Davies’ chamber opera is based on the actual disappearance over a century ago of three keepers from a lighthouse in the Scottish isles. It opens with a prologue about the Court of Inquiry to determine the cause of the loss of the men. In this segment, the three male singers, who constitute the entire cast, play the supply ship’s officers who found the abandoned lighthouse. Here, the performances are largely stand-and-deliver, as might be expected in giving evidence from a witness box. The prologue serves to reveal the “open verdict” of the inquest, meaning that suspicion remains about the presumed deaths.

The central section of the 80 minute opera is entitled “The Cry of the Beast,” a flashback to the great storm before the keepers’ demise. It reveals a supposition about the situation and characters as they interact in the keepers’ quarters before the tragedy. Although not expressed, one theory is that Davies’ “beast” could be the violent thrashing of the ships’ lights in the storm. In that version, the ships’ officers murdered the keepers. This argument could be supported by the inconsistent testimony of the officers at the inquest, but the officers had no known motivation to kill the keepers. The acrimony and sharp differences among the keepers are quickly disclosed, and foul play among the keepers or bad judgment during the storm could easily explain their loss at sea.


In turn, each keeper sings an aria that delves more deeply into his troubled soul. Arthur’s whole persona is bound by religious fervor which is often targeted at Blazes, who finds him a hypocrite. David Cushing as Arthur uses his rich bass authoritatively in a hymn-like song about a vengeful God. Robert Orth is Blazes, who sings of his misspent youth and much worse in a folkier style. The formidable baritone meets the test of his role with highly expressive acting as well. Both Cushing and Orth render a full vocal range in full voice but are also asked to sing exacting head voice tracts.
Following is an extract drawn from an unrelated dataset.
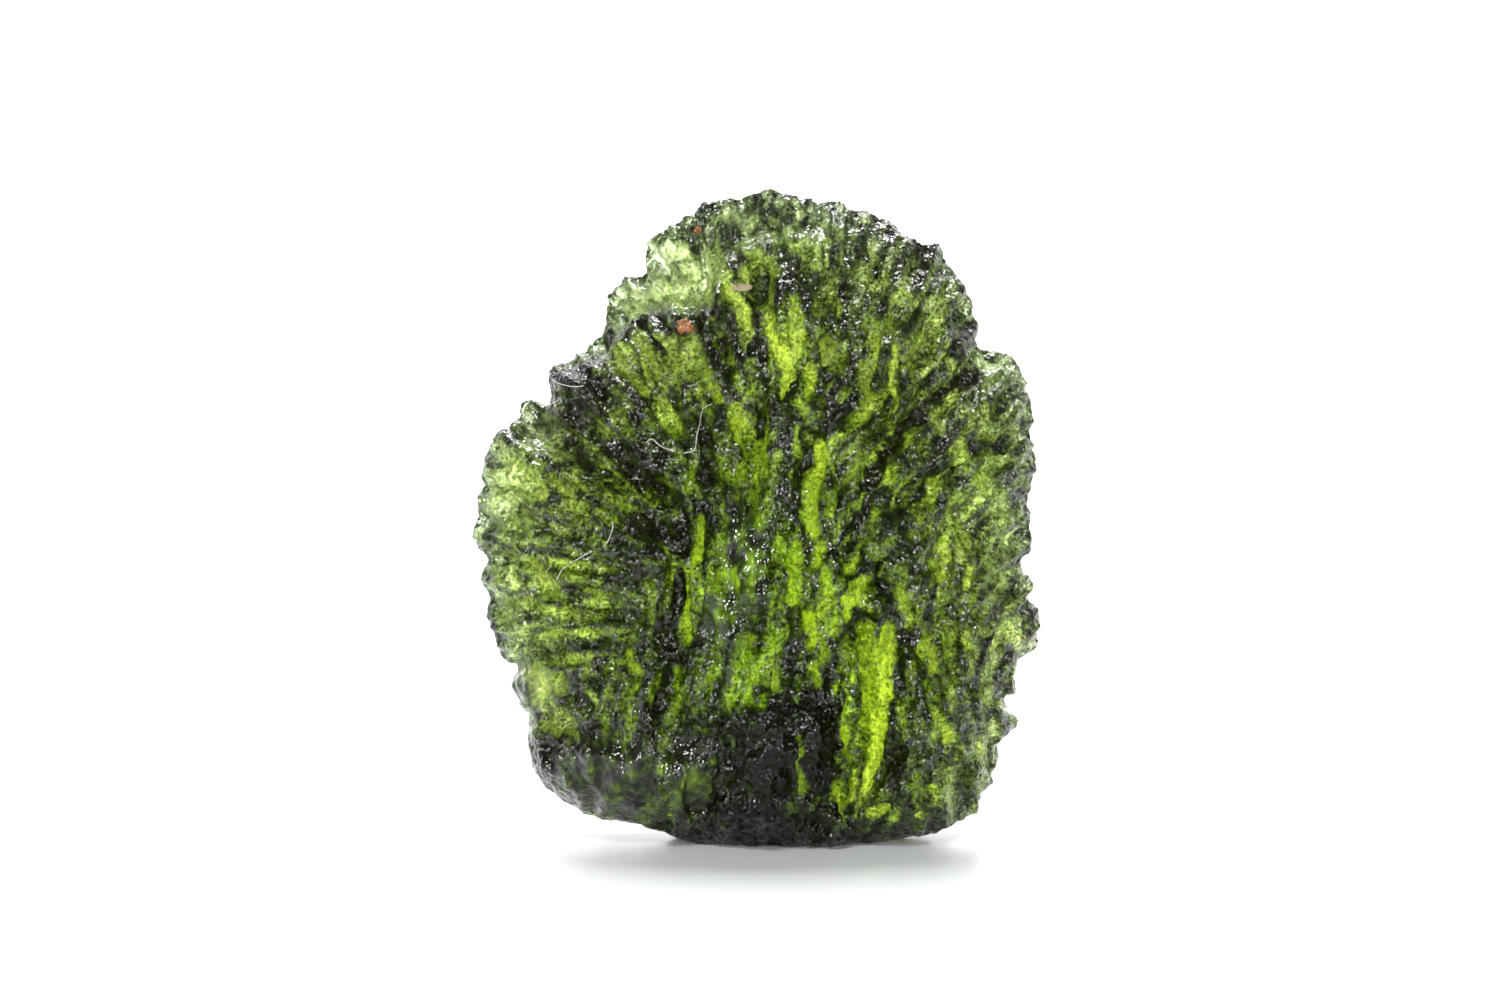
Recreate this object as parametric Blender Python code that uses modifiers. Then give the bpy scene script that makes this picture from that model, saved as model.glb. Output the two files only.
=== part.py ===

Thomas Glenn is effective in the tenor part of the younger Sandy, though the character and part are not as well developed as the other two. He acts as the conciliator between the other two, and his aria is like a Celtic ballad that discloses improprieties in his love life.

Nicole Paiement’s orchestra is limited to 13 players, but she extracts a rich array of representational sounds from various instruments – questions, moans, screeches, crashes, waves, and foghorns – in support of Davies’ score. The percussion are especially well used with xylophone runs, a variety of tonal drums, and a rustling tambourine. But each instrument has its moments, a tribute to Davies’ compositional style. The execution of the score is driven by commendable urgency and instability.

The artistic design is by Brian Staufenbiel who creates a unique take on the staging. The central hardware on the stage is the metal skeleton of a lighthouse, with a spiral staircase leading to a lantern room. In front of this structure sits a table and chair representing the keepers’ quarters. But what distinguishes the staging is the use of vast drapes of gauzy fabric that are manipulated by four dancers. The fabric variously acts as scrims suspended from horizontal poles; stormy seas waved by poles; and sheets covering dancers as ghostly apparitions. Given the limitations of the venues, the action, and the number of characters, the fabric provides a welcomed dynamism that animates the stage.

Davies’ decision to limit the length and scope of “The Lighthouse” was appropriate. The score and libretto both offer a great deal, but one element that could have enriched the narrative and the musical complexity would be an ensemble of the three voices that could divulge their inner feelings toward one another. In any case, the piece is well suited for companies with limited resources. Whether or not that is the case with Opera Parallèle, they found an excellent solution to presenting this interesting opera.